— Виделся, — мрачно ответил Грэхем.
— И как?
— Я решил последовать вашему совету.
— По предложению Куветли?
Грэхем понял, что будет не так просто, как он рассчитывал.
— По собственному почину. Куветли меня не впечатлил. Честно говоря, я удивлен. Трудно поверить, что турецкое правительство доверило подобную работу такому болвану.
— А почему вы считаете его болваном?
— Он, кажется, полагает, будто вы меня старались подкупить и я настроен принять деньги. Угрожал доложить обо мне британским властям. Когда я намекнул, что, возможно, моей жизни угрожает опасность, он, похоже, решил, будто я пытаюсь его обхитрить. Если это вы называете сообразительностью — мне вас жаль.
— Вероятно, он не привык иметь дело с английским чувством собственного достоинства, — ядовито отозвался Мёллер. — Когда вы с ним виделись?
— Вечером. Вскоре после нашего с вами разговора.
— Он упоминал меня по имени?
— Да. Предостерегал меня против вас.
— И что вы ему ответили?
— Сказал, что сообщу о его поведении полковнику Хаки. Его это, по-моему, не взволновало. Но если я раньше и ждал от Куветли защиты — теперь я ему не доверяю. Да и не вижу причин рисковать жизнью ради людей, которые обращаются со мной словно с преступником.
Грэхем помолчал. В темноте он не видел лица Мёллера, но догадался, что немец доволен.
— И вы решили принять мое предложение?
— Да, решил. Но перед тем как согласиться, — продолжил Грэхем, — я бы хотел прояснить некоторые вопросы.
— Какие?
— Во-первых, насчет этого Куветли. Он, как я упоминал, болван, но все же его придется как-то убрать со сцены.

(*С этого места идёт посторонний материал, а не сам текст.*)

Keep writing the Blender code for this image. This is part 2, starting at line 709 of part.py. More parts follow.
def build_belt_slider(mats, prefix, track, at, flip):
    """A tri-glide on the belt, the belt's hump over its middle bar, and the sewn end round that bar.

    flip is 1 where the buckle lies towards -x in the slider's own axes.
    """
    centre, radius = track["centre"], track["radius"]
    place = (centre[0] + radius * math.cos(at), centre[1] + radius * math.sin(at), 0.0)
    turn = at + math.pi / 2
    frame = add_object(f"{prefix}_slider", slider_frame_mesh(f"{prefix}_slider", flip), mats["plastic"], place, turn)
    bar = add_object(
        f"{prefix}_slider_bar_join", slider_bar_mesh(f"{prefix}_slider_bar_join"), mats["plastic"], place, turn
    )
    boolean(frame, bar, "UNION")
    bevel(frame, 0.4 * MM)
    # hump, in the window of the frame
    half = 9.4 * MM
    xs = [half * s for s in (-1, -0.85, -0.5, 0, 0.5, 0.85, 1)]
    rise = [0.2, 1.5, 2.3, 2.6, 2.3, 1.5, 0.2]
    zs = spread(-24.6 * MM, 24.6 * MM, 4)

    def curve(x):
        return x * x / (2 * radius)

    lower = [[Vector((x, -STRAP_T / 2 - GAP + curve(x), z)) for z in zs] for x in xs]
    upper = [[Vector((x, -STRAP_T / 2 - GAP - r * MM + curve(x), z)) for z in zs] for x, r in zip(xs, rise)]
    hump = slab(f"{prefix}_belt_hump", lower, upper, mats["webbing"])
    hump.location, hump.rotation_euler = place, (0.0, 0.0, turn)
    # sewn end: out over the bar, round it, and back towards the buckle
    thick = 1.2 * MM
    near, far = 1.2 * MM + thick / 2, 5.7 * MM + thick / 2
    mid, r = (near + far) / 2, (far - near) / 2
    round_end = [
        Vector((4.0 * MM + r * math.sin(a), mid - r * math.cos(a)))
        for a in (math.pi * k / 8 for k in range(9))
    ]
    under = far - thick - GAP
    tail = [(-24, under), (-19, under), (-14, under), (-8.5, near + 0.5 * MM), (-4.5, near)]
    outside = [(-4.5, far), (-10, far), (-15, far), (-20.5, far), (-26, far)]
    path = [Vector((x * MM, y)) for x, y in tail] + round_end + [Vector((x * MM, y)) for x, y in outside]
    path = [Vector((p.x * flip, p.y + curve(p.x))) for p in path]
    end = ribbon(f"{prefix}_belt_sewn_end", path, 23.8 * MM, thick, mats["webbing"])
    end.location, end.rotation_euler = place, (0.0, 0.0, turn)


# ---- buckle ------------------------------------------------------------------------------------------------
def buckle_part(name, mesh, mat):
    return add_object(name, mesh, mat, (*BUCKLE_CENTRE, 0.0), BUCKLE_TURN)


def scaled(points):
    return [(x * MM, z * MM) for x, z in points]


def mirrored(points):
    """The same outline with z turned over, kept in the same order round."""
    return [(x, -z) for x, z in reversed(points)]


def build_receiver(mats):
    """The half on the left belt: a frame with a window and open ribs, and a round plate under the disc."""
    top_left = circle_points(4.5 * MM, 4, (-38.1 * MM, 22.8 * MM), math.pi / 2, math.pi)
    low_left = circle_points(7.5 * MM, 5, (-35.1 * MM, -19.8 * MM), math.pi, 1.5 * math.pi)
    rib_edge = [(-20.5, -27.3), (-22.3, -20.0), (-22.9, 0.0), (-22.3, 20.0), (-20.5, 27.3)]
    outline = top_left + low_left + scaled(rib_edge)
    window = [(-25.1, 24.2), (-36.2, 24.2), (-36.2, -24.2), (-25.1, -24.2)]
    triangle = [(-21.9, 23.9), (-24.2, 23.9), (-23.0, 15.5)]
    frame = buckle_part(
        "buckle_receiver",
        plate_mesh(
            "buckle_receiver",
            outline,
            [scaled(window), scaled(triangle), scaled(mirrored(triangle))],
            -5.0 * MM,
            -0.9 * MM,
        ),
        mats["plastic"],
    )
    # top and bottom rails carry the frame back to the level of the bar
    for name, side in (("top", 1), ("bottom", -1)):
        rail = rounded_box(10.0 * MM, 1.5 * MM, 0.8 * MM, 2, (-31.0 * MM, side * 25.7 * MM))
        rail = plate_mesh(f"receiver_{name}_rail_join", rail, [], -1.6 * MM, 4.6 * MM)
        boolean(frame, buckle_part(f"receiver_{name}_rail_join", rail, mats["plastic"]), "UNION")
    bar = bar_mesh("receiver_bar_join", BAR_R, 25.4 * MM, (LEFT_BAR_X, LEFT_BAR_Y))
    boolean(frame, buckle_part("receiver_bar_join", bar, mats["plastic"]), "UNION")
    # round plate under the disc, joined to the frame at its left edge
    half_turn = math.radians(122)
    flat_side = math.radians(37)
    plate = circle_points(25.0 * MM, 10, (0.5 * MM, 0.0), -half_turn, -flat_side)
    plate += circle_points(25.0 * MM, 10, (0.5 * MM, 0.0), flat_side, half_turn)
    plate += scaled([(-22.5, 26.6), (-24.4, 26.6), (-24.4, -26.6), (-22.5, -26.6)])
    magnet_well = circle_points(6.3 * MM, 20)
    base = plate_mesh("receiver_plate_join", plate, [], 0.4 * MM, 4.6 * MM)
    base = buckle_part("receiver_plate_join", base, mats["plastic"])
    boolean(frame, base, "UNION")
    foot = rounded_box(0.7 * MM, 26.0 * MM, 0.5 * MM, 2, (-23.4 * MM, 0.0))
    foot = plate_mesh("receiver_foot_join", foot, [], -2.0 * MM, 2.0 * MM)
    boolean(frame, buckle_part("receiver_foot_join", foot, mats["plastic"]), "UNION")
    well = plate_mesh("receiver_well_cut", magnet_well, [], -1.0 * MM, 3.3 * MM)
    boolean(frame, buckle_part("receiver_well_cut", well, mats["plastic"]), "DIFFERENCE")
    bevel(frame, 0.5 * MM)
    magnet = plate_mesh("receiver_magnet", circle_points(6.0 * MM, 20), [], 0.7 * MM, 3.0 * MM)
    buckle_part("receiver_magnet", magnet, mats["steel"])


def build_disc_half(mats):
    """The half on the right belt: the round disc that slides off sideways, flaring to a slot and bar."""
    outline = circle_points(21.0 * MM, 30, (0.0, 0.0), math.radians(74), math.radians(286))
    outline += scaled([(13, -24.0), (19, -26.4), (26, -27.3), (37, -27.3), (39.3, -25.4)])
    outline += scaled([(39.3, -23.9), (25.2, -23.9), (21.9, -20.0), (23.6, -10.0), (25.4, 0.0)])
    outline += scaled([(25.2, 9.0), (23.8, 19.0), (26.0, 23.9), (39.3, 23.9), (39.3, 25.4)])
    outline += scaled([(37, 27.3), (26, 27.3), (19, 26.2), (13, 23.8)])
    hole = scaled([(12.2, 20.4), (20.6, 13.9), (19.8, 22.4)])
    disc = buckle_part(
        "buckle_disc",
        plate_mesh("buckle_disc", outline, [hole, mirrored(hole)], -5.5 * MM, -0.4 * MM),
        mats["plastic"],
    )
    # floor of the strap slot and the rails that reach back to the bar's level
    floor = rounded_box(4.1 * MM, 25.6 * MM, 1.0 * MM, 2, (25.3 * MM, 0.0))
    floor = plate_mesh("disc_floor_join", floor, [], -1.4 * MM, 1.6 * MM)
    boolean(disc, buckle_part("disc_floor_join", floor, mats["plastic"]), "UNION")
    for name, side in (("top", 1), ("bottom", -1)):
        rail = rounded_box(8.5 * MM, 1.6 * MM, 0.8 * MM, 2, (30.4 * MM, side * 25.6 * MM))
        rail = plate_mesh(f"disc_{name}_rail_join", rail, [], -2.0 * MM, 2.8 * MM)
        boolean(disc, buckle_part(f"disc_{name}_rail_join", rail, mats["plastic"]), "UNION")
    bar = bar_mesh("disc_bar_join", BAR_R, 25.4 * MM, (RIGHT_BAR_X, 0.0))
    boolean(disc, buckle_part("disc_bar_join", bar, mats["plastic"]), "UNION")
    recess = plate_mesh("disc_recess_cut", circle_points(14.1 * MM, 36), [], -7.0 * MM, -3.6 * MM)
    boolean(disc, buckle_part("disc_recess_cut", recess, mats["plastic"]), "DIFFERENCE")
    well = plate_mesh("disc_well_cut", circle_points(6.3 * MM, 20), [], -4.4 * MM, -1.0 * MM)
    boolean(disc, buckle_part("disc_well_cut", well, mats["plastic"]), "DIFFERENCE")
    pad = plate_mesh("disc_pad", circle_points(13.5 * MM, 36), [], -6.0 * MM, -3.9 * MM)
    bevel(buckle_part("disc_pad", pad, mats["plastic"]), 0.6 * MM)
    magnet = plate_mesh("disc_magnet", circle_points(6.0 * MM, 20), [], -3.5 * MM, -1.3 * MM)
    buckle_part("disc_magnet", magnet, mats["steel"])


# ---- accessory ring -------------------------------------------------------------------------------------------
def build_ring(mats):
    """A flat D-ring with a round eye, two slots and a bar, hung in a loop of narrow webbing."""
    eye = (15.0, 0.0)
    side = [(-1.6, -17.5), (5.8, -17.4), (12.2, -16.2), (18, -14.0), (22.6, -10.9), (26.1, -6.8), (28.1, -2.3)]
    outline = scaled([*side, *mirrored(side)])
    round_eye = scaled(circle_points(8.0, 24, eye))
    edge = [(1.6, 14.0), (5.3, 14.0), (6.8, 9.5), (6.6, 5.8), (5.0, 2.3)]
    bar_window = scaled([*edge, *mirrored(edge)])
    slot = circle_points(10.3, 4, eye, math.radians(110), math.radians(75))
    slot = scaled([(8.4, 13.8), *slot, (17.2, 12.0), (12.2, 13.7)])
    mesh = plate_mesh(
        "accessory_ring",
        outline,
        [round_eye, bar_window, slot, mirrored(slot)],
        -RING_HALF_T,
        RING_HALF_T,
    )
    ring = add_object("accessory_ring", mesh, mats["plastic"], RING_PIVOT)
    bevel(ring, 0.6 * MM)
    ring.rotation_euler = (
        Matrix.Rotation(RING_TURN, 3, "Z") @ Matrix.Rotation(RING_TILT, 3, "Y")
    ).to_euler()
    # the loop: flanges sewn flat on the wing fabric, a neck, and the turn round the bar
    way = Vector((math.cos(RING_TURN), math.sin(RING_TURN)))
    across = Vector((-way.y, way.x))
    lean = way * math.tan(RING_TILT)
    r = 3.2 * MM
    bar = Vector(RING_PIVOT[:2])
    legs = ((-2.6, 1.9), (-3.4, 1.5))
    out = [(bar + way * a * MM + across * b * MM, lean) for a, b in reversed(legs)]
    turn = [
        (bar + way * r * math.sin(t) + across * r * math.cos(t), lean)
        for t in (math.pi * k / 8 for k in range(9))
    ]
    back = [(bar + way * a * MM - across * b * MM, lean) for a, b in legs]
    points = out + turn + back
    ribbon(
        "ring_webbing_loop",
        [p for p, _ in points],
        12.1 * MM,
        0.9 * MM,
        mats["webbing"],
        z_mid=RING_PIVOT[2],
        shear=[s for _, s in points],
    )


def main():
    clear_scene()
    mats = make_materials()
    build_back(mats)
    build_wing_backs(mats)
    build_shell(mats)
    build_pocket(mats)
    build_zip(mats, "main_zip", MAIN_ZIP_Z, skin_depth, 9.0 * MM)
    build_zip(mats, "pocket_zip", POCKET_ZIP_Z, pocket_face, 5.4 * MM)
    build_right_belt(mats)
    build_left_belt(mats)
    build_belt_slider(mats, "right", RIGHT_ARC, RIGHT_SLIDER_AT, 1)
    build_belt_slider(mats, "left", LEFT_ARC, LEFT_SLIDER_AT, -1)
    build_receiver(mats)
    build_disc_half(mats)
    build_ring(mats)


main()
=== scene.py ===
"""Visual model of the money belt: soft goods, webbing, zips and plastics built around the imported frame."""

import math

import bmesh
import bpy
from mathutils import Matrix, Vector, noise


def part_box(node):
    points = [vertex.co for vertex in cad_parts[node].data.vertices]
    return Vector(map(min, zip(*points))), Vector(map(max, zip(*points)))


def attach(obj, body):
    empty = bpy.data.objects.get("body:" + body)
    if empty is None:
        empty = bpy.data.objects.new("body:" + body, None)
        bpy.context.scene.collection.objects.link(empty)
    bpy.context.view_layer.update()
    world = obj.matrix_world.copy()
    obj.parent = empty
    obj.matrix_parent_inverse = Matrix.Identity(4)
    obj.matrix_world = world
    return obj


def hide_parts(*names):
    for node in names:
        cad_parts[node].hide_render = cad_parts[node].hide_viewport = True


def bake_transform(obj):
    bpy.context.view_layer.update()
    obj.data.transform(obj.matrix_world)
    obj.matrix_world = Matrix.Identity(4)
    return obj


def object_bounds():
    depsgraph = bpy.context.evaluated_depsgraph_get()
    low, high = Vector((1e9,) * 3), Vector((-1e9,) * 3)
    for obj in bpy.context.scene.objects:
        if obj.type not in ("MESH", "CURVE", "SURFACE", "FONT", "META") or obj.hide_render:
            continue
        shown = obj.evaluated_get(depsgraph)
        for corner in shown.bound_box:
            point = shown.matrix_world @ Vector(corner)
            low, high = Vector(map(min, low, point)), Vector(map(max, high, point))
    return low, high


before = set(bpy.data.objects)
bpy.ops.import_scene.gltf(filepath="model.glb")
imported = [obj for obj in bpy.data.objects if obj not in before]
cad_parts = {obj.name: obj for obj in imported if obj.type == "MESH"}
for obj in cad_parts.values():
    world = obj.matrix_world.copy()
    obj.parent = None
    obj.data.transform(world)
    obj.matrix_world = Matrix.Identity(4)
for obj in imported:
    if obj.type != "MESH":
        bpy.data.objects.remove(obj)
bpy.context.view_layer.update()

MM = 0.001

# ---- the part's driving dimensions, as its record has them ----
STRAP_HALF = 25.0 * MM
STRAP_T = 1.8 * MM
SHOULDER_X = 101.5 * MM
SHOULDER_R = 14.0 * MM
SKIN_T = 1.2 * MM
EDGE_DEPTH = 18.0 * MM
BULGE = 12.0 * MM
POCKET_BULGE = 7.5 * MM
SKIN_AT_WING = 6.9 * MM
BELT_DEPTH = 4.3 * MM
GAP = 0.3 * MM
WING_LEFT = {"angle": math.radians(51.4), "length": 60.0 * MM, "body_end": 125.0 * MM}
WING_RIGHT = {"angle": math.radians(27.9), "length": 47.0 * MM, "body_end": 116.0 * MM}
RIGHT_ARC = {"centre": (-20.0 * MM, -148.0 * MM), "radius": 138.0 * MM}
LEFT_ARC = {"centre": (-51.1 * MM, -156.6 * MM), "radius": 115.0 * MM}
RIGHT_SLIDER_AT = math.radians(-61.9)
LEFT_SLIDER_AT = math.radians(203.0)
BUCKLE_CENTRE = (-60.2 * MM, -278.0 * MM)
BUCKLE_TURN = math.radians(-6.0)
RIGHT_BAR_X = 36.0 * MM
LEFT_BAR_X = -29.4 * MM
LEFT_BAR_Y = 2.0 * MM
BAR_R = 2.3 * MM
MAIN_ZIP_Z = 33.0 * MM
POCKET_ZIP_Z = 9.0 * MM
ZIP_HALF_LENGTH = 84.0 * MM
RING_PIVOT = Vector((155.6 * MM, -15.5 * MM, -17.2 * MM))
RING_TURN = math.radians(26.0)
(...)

— Можете не беспокоиться. — Грэхем уловил в низком, бархатном голосе едва заметную нотку презрения. — Куветли хлопот не доставит. От него мы легко отделаемся в Генуе. Следующее, что он о вас услышит — что вы слегли с тифом. И опровергнуть вас ему не удастся.

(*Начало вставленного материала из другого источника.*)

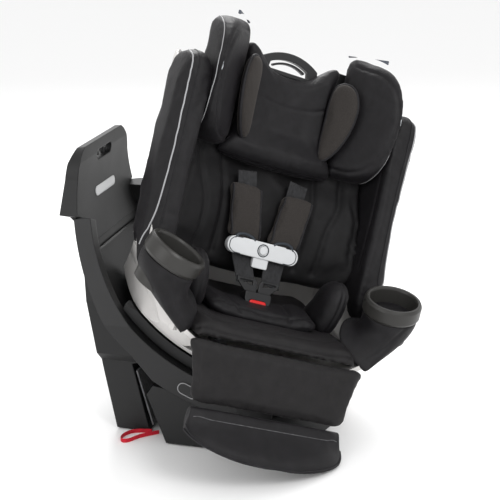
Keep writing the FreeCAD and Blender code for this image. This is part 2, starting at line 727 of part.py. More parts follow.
# ---------------------------------------------------------------- headrest
def head_wing():
    """Side wing that flares forwards and outwards from the head cushion."""
    side = [(28, 170), (-20, 152), ((-62, 156), (-96, 190)), ((-114, 230), (-118, 272)),
            ((-110, 330), (-84, 372)), ((-50, 396), (-8, 399)), (28, 392)]
    plan = [(100, -4), (186, -110), (197, -118), (204, -107), (197.5, -96), (195, -84), (194, -20),
            (186, 10), (150, 28), (148, 28), (148, 22.5), (104, 22.5)]
    wing = prism("YZ", side, 90, 210).common(prism("XY", plan, 100, 450))
    return wing.cut(head_cushion())


def head_cushion():
    """Centre pad of the headrest; its top dips in the middle below the handle."""
    side = [(22, 142), (-4, 139), (-20, 144), (-24, 160), (-14, 190), (-6, 250), (-2, 320),
            (6, 366), (22, 366)]
    front = [(-147, 130), (147, 130), (147, 366), (88, 366), (70, 352), ((0, 330), (-70, 352)),
             (-88, 366), (-147, 366)]
    return prism("YZ", side, -147, 147).common(prism("XZ", front, -60, 60))


def head_pillow():
    plan = [(72, -17), (126, -64), ((138, -68), (140, -56)), (108, -18)]
    return prism("XY", plan, 186, 334)


def head_shell():
    """Rear plate of the headrest, notched at the top for the handle."""
    outline = [(-147, 165), (147, 165), (147, 352), ((143, 362), (133, 365)), (90, 365), (74, 326),
               (-74, 326), (-90, 365), (-133, 365), ((-143, 362), (-147, 352))]
    return prism("XZ", outline, 23, 29)


def head_handle():
    """Low arch that the hand takes hold of to slide the headrest."""
    arch = prism("XZ", [(-66, 326.5), (66, 326.5), (61, 352), ((0, 371), (-61, 352))], 22.5, 34.5)
    hole = prism("XZ", [(-44, 334), (44, 334), (42, 346), ((0, 357), (-42, 346))], 0, 40)
    return arch.cut(hole)


def head_tab():
    """Flat tab that stands up behind the wing's top edge."""
    plan = [(110, 3), (162, -61), (165, -58.5), (113, 5.5)]
    return prism("XY", plan, 350, 399).cut(head_wing()).cut(head_cushion())


def headrest():
    pair("head_wing", head_wing(), SEAT_BACK)
    feature("head_cushion", head_cushion(), SEAT_BACK)
    pair("head_pillow", head_pillow(), SEAT_BACK)
    feature("headrest_shell", head_shell(), SEAT_BACK)
    feature("headrest_handle", head_handle(), SEAT_BACK)
    squeeze = [(-36, 343), ((0, 352.5), (36, 343)), (33, 339.5), ((0, 348.5), (-33, 339.5))]
    feature("headrest_trigger", prism("XZ", squeeze, 24.5, 32.5), SEAT_BACK)
    rails = [box((x - 8, 29, 168), (x + 8, 32, 335)) for x in (-90, 90)]
    feature("headrest_slide_rails", Part.makeCompound(rails), SEAT_BACK)
    tab = head_tab()
    feature("headrest_side_tabs", Part.makeCompound([tab, mirrored(tab)]), SEAT_BACK)


headrest()


# ---------------------------------------------------------------- leg rest
def leg_panel():
    outline = [(-174, -1), (-149, -110), (149, -110), (174, -1)]
    return prism("XZ", outline, 0, 14)


def leg_lip():
    """Scooped foot of the leg rest: a D-shaped shelf that closes up to the panel."""
    foot = wire("XY", [(-156, -296), ((0, -378), (156, -296)), (150, -284), (-150, -284)], -11)
    shelf = wire("XY", [(-156, -302), ((0, -378), (156, -302)), (150, -276), (-150, -276)], 4)
    neck = [(-300, 3.9), from_leg(0, -110.2), from_leg(14, -110.2), (-277, 3.9)]
    return Part.makeLoft([foot, shelf], True, True).fuse(prism("YZ", neck, -149, 149))


def leg_rest():
    feature("leg_rest_panel", leg_panel(), SEAT_LEG)
    feature("leg_rest_lip", leg_lip(), SEAT)
    frame = prism("XZ", [(-128, -14), (-118, -104), (118, -104), (128, -14)], 14, 19)
    feature("leg_rest_frame", frame, SEAT_LEG)
    slope = [(-230, 79), (-112, 48), (-112, 54), (-231, 85)]
    behind_frame = prism("YZ", [from_leg(19, 20), from_leg(19, -60), (0, -60), (0, 200)], -200, 200)
    bars = [prism("YZ", slope, x - 7, x + 7).common(behind_frame) for x in (-100, 100)]
    feature("leg_rest_bars", Part.makeCompound(bars), SEAT)


leg_rest()


# ---------------------------------------------------------------- write
def check_and_write():
    doc.recompute()
    for obj in doc.Objects:
        if "Invalid" in obj.State or "Error" in obj.State:
            raise RuntimeError("%s failed: %s" % (obj.Label, obj.State))
    for obj in parts:
        if obj.Shape.isNull() or not obj.Shape.isValid() or not obj.Shape.Solids:
            raise RuntimeError("%s has no valid solid" % obj.Label)
    os.makedirs("parts", exist_ok=True)
    for obj in parts:
        obj.Shape.exportStep("parts/%s.step" % obj.Label)
    print(len(parts), "sub-parts written")


check_and_write()
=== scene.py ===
"""Looks of the rotating convertible child car seat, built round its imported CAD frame."""
import json
import math

import bmesh
import bpy
import numpy as np
from mathutils import Matrix, Vector
from mathutils.bvhtree import BVHTree


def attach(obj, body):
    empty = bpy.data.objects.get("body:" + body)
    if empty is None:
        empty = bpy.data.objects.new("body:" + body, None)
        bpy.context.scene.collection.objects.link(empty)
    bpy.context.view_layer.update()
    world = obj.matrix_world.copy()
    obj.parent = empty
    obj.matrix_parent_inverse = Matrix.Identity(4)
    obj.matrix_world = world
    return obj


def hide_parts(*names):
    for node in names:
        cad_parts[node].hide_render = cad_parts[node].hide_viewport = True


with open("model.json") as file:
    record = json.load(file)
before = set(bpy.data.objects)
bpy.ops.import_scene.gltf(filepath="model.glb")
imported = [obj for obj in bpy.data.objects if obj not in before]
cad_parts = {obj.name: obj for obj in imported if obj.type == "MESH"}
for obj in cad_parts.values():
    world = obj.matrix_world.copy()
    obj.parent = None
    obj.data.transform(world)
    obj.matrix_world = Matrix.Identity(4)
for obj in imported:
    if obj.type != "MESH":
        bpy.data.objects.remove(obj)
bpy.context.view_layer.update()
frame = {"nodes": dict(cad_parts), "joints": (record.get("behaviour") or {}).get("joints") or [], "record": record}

# ---------------------------------------------------------------- frames (metres, degrees)
SIDES = ("left", "right")
SEAT_TURN = -55.8
BACK_LEAN = -28.0
BACK_ORIGIN = Vector((0, 0.030, 0.200))
LEG_ORIGIN = Vector((0, -0.226, 0.126))
LEG_LEAN = -31.36
CUP_CENTRE = Vector((0.221, -0.138, 0.238))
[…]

Грэхем ощутил облегчение: его и впрямь держали за дурака. Он произнес с сомнением:
— Понимаю. Это годится, но что с тифом? Когда я «заболею», мне, наверно, следует уже быть на поезде.
Мёллер вздохнул.
— Я вижу, вы старательно обдумывали предложение, мистер Грэхем. Позвольте объяснить. Если б вы вправду заразились тифом, вам бы нездоровилось уже сейчас. Инкубационный период длится неделю или дней десять. Вы, конечно, не знали бы, что с вами. Но завтра вам стало бы хуже — и вы, естественно, предпочли бы не ехать на поезде, а провести ночь в гостинице. Наутро, когда у вас поднялась бы температура и появились признаки болезни, вас поместили бы в клинику.
— Так завтра мы отправимся в гостиницу?
— Именно. В порту нас будет ждать машина. Но лучше, мистер Грэхем, предоставьте устроить все мне. Помните, я не меньше вас заинтересован, чтобы ни у кого не возникло подозрений.
Грэхем изобразил раздумье.
— Ладно, — вымолвил он наконец. — Положусь на вас. Просто, вы же понимаете: я не хочу угодить в неприятности, когда доберусь домой.
Последовала пауза; на секунду Грэхем испугался, что переиграл. Потом Мёллер медленно проговорил:
— Вам нет причин тревожиться. Мы станем ждать вас за таможенной постройкой. Если только вы не выкинете какую-нибудь глупость — например, не передумаете в последний момент, — все пройдет гладко. Уверяю, никаких неприятностей дома у вас не возникнет.
— Тогда я согласен.
— У вас что-нибудь еще?
— Ничего. Покойной ночи.
— Покойной ночи, мистер Грэхем. До завтра.
Грэхем подождал, пока Мёллер спустится по трапу, и глубоко вздохнул. Разговор с немцем позади. Теперь бояться нечего. Оставалось только вернуться к себе, выспаться как следует и ждать мистера Куветли в номере четыре. На Грэхема вдруг навалилась страшная усталость, словно после тяжелой работы. Он направился в каюту; проходя мимо двери салона, увидел Жозетту.
Она сидела у стены, глядя, как Хозе с Банатом играют в карты. Ее руки лежали на краю сиденья, губы чуть раздвинулись, на щеку упали волосы. Что-то в ее позе заставило Грэхема вспомнить тот час, когда они с Копейкиным посетили гримерную Жозетты в «Ле Жоке»; с тех пор, казалось, успели пройти годы. Грэхем почти ожидал, что Жозетта сейчас так же повернется и одарит его улыбкой.